PROBLEM DETAILS
Check every line below for the string "attach", and copy the lines that contain it.

RECORDS FOR THE TASK
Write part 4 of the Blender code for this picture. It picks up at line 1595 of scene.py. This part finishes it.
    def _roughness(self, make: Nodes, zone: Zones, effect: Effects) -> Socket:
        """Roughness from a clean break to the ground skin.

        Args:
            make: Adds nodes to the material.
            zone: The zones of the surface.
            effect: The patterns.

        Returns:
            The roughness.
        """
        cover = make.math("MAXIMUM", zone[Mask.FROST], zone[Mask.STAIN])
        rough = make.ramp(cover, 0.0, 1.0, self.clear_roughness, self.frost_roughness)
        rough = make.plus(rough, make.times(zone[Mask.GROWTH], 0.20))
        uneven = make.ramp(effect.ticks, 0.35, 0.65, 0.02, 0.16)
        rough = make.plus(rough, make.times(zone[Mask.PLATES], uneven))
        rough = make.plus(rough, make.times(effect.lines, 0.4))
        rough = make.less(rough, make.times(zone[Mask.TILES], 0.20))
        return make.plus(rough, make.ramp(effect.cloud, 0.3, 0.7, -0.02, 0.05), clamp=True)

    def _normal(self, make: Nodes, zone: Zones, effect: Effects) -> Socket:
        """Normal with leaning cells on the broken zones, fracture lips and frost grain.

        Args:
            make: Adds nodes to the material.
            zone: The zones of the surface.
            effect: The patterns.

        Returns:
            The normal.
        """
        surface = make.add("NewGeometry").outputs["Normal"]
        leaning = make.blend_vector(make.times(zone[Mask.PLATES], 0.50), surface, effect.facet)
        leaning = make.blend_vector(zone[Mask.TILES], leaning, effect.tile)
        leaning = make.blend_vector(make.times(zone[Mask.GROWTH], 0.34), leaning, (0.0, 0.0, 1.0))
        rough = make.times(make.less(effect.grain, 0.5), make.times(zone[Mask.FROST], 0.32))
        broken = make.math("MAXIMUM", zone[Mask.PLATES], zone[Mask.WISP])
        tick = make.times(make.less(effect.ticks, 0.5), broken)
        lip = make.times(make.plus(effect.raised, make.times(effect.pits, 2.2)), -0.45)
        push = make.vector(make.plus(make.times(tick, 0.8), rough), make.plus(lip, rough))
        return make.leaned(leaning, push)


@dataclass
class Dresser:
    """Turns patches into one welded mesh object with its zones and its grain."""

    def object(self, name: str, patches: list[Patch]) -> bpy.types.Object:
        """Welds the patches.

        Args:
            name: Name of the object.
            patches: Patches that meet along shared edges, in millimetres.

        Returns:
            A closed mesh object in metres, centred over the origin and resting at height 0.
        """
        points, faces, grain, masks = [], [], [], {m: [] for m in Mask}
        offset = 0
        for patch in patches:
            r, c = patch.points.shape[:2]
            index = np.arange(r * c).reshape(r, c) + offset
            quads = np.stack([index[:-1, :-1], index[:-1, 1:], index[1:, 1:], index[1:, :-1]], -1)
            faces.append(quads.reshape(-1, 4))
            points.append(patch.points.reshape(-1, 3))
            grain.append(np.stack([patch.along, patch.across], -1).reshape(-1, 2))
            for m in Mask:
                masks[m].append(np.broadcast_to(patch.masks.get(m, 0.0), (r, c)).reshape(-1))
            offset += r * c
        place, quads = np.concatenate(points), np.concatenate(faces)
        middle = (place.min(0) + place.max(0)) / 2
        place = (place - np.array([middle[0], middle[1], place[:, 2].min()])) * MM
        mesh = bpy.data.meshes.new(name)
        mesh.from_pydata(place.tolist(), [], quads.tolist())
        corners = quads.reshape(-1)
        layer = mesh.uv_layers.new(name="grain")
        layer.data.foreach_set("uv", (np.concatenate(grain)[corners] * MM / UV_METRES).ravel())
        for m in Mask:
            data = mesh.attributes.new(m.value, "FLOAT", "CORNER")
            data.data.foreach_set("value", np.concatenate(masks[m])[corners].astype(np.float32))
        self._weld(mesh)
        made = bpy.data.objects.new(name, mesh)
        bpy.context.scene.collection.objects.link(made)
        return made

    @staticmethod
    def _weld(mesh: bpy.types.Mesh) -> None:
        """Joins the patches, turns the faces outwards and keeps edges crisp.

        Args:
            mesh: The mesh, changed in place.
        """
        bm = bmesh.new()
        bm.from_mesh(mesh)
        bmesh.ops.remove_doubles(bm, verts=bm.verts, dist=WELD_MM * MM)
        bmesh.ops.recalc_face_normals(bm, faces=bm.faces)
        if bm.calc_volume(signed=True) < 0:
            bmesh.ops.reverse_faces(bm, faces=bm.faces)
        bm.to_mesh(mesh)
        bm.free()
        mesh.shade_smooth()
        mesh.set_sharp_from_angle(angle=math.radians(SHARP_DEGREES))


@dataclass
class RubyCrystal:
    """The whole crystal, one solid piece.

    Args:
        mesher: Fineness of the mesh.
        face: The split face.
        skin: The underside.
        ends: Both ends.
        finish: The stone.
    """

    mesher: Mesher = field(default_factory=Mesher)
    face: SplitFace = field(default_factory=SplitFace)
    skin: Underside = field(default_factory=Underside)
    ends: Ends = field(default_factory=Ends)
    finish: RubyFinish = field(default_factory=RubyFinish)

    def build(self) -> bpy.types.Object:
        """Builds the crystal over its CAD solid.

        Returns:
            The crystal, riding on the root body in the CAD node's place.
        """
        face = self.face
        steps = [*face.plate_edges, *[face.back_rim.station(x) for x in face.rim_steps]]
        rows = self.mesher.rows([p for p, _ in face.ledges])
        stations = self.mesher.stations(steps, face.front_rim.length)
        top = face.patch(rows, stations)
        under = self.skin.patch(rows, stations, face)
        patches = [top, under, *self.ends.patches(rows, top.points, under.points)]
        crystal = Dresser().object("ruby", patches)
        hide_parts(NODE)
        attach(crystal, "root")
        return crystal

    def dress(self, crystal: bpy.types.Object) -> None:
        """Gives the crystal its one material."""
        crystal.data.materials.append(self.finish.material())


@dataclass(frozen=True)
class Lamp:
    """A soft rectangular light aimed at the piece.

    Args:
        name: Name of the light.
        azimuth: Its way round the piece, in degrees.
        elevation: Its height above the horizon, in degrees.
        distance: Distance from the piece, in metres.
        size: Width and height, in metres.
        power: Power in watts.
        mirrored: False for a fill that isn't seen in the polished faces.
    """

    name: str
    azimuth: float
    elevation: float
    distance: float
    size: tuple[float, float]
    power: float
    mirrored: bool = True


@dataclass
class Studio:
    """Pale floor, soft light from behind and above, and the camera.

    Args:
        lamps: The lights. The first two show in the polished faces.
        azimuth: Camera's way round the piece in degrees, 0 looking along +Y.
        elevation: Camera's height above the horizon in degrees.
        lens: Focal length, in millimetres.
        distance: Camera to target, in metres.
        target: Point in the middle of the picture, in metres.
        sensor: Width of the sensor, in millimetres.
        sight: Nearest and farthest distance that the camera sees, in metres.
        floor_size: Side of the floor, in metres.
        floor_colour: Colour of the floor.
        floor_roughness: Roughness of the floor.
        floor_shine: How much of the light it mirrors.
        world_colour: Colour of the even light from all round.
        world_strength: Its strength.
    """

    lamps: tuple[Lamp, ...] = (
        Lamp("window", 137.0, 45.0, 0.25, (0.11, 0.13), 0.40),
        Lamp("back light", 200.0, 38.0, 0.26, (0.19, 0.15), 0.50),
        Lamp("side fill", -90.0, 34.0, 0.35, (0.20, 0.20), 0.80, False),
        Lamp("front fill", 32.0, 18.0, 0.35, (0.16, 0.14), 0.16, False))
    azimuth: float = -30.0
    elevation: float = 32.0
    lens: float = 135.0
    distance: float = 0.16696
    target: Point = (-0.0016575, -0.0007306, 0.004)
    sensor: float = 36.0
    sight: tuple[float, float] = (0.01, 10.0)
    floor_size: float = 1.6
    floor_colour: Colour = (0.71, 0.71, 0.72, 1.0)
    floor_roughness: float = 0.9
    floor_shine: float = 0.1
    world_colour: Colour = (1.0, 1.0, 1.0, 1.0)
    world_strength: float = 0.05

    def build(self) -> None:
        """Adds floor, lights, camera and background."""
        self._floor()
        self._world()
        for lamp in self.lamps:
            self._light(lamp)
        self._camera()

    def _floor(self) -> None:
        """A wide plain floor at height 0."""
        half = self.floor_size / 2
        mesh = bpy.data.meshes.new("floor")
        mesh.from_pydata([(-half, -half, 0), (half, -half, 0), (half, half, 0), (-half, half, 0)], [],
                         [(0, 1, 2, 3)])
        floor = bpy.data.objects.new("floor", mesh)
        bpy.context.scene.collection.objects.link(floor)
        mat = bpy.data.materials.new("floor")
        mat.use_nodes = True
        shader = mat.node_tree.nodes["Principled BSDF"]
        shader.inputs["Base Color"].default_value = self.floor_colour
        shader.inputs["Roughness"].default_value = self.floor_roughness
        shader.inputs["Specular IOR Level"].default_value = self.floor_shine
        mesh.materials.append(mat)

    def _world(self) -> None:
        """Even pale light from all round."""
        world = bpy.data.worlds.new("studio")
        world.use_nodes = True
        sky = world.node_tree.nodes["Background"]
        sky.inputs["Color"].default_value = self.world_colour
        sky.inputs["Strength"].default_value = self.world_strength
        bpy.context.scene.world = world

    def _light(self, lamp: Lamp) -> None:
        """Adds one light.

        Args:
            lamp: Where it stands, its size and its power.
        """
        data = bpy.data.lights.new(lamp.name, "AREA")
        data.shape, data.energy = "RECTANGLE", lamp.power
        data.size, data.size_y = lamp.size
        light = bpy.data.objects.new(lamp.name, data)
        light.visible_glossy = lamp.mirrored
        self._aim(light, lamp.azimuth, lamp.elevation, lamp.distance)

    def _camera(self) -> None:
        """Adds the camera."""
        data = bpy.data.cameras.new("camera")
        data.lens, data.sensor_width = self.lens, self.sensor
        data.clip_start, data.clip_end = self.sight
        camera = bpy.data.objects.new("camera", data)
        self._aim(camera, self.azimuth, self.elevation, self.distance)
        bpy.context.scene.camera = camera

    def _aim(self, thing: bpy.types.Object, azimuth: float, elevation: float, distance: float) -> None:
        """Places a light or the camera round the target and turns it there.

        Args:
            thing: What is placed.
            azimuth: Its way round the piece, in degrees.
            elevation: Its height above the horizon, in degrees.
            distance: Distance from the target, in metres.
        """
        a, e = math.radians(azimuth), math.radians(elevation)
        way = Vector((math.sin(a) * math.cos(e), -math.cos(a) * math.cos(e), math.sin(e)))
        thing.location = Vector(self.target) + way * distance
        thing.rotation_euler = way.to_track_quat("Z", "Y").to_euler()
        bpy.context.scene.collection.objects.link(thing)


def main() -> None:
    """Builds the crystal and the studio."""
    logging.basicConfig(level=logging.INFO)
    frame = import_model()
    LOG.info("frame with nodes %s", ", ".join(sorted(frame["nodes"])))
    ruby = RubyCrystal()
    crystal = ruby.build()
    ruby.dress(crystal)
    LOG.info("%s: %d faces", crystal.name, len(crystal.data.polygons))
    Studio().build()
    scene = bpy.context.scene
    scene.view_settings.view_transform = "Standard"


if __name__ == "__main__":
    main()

--

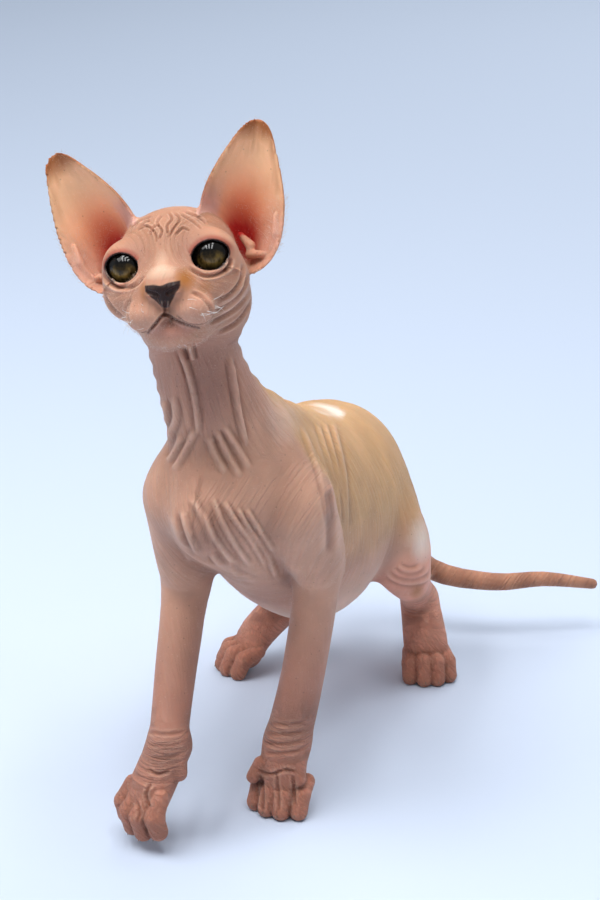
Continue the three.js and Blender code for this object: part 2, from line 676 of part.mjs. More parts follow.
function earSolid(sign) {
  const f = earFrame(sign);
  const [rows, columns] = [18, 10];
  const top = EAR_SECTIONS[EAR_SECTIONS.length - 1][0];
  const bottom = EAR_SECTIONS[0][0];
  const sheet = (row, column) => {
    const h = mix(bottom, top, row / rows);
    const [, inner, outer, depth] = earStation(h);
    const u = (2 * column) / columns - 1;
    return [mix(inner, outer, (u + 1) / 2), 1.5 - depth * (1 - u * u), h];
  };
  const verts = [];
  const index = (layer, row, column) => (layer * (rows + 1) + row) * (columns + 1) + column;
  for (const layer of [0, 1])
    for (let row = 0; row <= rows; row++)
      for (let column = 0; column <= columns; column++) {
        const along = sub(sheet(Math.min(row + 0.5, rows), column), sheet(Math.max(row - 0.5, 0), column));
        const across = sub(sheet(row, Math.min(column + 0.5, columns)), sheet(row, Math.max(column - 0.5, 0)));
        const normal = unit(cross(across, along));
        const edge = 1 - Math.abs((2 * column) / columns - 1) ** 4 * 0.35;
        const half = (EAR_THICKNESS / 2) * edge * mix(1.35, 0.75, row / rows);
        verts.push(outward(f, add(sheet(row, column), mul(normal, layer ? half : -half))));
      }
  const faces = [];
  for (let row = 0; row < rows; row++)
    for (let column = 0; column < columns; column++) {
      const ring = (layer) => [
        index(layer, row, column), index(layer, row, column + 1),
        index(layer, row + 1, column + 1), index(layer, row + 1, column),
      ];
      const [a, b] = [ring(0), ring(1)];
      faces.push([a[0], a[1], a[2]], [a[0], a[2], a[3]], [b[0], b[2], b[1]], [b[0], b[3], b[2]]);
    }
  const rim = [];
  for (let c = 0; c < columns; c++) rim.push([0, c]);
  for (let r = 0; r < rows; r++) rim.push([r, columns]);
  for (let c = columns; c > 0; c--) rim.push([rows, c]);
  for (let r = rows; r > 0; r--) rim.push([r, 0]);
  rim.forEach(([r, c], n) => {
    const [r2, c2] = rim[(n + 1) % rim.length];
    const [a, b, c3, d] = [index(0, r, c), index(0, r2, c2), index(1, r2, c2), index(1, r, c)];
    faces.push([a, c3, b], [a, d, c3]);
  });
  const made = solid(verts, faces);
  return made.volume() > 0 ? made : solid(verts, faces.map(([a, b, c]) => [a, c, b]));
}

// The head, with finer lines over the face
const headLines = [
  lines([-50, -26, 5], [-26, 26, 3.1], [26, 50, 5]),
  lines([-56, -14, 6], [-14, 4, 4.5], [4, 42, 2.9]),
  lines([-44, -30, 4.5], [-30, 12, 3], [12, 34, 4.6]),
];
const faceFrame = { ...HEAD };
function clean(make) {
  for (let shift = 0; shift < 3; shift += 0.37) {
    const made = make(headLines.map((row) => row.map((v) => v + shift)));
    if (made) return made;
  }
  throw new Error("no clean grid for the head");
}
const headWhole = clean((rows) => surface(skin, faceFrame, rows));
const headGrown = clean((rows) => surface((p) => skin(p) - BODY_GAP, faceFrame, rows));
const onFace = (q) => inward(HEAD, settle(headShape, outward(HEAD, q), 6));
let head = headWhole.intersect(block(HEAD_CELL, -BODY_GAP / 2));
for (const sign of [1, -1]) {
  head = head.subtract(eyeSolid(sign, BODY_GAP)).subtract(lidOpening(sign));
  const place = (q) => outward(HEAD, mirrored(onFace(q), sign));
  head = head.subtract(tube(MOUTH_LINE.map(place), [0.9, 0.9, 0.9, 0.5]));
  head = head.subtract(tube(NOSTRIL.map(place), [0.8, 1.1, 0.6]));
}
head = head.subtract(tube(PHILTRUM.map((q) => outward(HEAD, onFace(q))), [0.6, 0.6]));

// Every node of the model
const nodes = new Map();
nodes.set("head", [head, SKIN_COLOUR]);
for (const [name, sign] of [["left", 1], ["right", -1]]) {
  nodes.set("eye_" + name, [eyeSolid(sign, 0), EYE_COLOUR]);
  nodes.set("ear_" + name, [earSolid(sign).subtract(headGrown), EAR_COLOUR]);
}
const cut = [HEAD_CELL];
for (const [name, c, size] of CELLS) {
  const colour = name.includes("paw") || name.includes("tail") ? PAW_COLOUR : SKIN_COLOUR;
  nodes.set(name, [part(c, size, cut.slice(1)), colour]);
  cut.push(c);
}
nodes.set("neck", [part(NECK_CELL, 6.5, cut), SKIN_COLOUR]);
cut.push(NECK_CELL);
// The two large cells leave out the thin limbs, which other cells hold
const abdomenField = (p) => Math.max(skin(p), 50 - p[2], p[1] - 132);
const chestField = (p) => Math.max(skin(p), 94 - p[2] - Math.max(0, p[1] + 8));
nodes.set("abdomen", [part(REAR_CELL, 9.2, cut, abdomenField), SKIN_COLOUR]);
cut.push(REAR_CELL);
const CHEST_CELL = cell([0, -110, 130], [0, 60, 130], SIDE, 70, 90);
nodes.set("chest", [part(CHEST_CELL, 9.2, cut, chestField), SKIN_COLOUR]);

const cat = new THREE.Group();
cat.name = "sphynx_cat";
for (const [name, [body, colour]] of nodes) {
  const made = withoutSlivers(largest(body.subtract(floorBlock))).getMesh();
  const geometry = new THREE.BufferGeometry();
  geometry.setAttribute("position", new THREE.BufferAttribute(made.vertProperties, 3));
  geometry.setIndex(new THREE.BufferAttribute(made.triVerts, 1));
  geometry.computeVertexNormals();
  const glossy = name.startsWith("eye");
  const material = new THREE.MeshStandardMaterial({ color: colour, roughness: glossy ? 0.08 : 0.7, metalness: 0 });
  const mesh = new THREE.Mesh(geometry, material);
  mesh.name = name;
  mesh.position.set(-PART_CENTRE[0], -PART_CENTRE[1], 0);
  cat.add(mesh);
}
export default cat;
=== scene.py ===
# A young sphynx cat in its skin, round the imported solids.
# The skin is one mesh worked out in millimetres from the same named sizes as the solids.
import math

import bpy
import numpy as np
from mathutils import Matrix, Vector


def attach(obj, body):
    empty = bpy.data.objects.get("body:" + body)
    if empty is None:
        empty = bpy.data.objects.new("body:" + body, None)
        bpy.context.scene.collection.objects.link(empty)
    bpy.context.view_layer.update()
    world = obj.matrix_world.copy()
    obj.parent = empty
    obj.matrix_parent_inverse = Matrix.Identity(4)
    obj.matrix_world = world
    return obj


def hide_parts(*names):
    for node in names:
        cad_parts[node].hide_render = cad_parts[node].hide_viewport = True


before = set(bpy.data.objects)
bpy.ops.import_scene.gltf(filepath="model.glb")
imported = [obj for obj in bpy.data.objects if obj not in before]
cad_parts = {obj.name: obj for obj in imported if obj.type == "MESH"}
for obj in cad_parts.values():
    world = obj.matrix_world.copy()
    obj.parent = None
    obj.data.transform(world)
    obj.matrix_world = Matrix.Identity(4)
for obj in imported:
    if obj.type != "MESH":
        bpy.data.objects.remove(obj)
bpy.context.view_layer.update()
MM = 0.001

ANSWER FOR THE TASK
        attach(crystal, "root")
def attach(obj, body):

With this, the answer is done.